The authors go on to just copy the terms in the relevant Lagrangian down from a 1993 paper by Appelquist and Wu, then stop and promise to actually calculate the relevant bounds in a forthcoming paper. Unless one wants to try and sit down and do oneself the calculation the authors haven’t done yet, it’s hard to know what these bounds will actually say and whether they will really be non-trivial. It’s also unclear to me exactly how all of this depends on the Higgs mass, which I guess is being assumed to very high, thus violating the known indirect experimental bounds from precision electroweak measurements (which assume the standard model). Very hard to tell about any of this, since it’s dealt with in a paragraph with no equations.
It turns out that the author’s proposal isn’t a proposal to falsify string theory at all, but a proposal to falsify the idea that physics satisfies Lorentz invariance, analyticity and unitarity at high energies. This would falsify our standard ideas about QFT, but it wouldn’t falsify current ideas about string theory. The authors don’t define what they mean by “string theory”, but presumably they mean some version of perturbative string theory. This involves a divergent series (even granting the conjecture that one can make sense of these amplitudes at more than two loops), so it’s unclear how one is going to “falsify” that. Standard ideology about non-perturbative string theory (“M-theory”) is that it will involve some new ideas about space and time, so I don’t see how one can assume that it won’t violate the analyticity and Lorentz invariance properties characteristic of QFT in flat space-time. I’m not convinced that the author’s proposal will falsify anything, but if it does, it will be QFT that is falsified, not string theory. After all, this paper is a QFT calculation (or, more accurately, a promise to do a QFT calculation), not a string theory calculation.
The authors note the problems of non-predictivity generated by the Landscape, and in the first version of the paper write:
Moreover, even if it is found to be difficult to generate the proper model from string theory, one would sooner accept the notion that it is the theorist’s imaginations which are insufficient than conclude that string theory has been falsified.
In the second version of the paper, they seem to realize that this attitude of “one” is kind of unscientific, and they change it to
Moreover, even if it is found to be difficult to generate the proper model from string theory, some would sooner accept the notion that it is the theorist’s imaginations which are insufficient than conclude that string theory has been falsified.
This new version leaves it unclear who this unscientific “some” is.

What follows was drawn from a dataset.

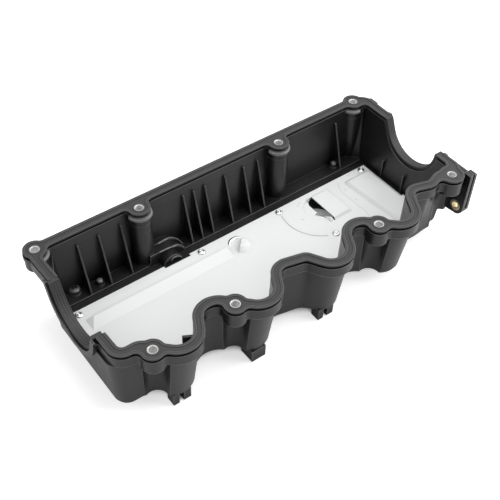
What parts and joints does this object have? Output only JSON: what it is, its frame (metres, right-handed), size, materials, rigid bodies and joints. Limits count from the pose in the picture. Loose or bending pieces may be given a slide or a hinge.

In both versions they note correctly that:
This line of reasoning has resulted in sharp criticism of the theory.
This paper is motivated by the “swampland” program of trying to find effective field theories that can’t be the low energy limits of a string theory. I’ve written about the problems with this elsewhere, and blog postings by Distler have amply embodied what some of them are. In his first posting on the Swampland he gave as an example of a low energy effective theory that couldn’t come from string theory one with only one or two generations, only to be told by a commenter how to construct such things from string theory. He has a more recent blog posting called Avatars of Nonlocality? about the swampland work of Arkani-Hamed and collaborators that motivated this new paper. In a comment there, Arkani-Hamed takes him to task:
This post is a great illustration of what I dislike about blogs and more specifically trackbacks. As I explained to you when you were visiting Harvard last week, your first point about the RG running is standard effective field theory (with an abbreviated discussion in our paper because it is fairly common knowledge–read Georgi’s book). I of course don’t object to your writing a paper to clarify these points to yourself or others. But this is minor. More importantly, as I also explained to you both in email and in person, what you write about the DGP model is totally wrong…
Now, in general I don’t care about what is said on blogs, as I believe they largely fulfill the primate desire to look and see what the other monkeys are doing, and I think they are a big waste of time. But I do object to having a trackback, linked from my paper, to a post about it that claims that one of the central claims is wrong, when a 45 second computation, even done for the reader’s convenience in the paper itself, refutes the argument.
This whole subject really is a swamp, if you ask me, and has nothing at all to do with physics, including nothing to do with the supposed “falsifiability of string theory”. It will be interesting to see if a referee thinks otherwise.
Update: It has been pointed out to me that I’m being a bit unfair to the authors in characterizing the calculation in this paper as a “warm-up exercise”, since they claim that it is a correct first approximation to the actual calculation that they intend to do.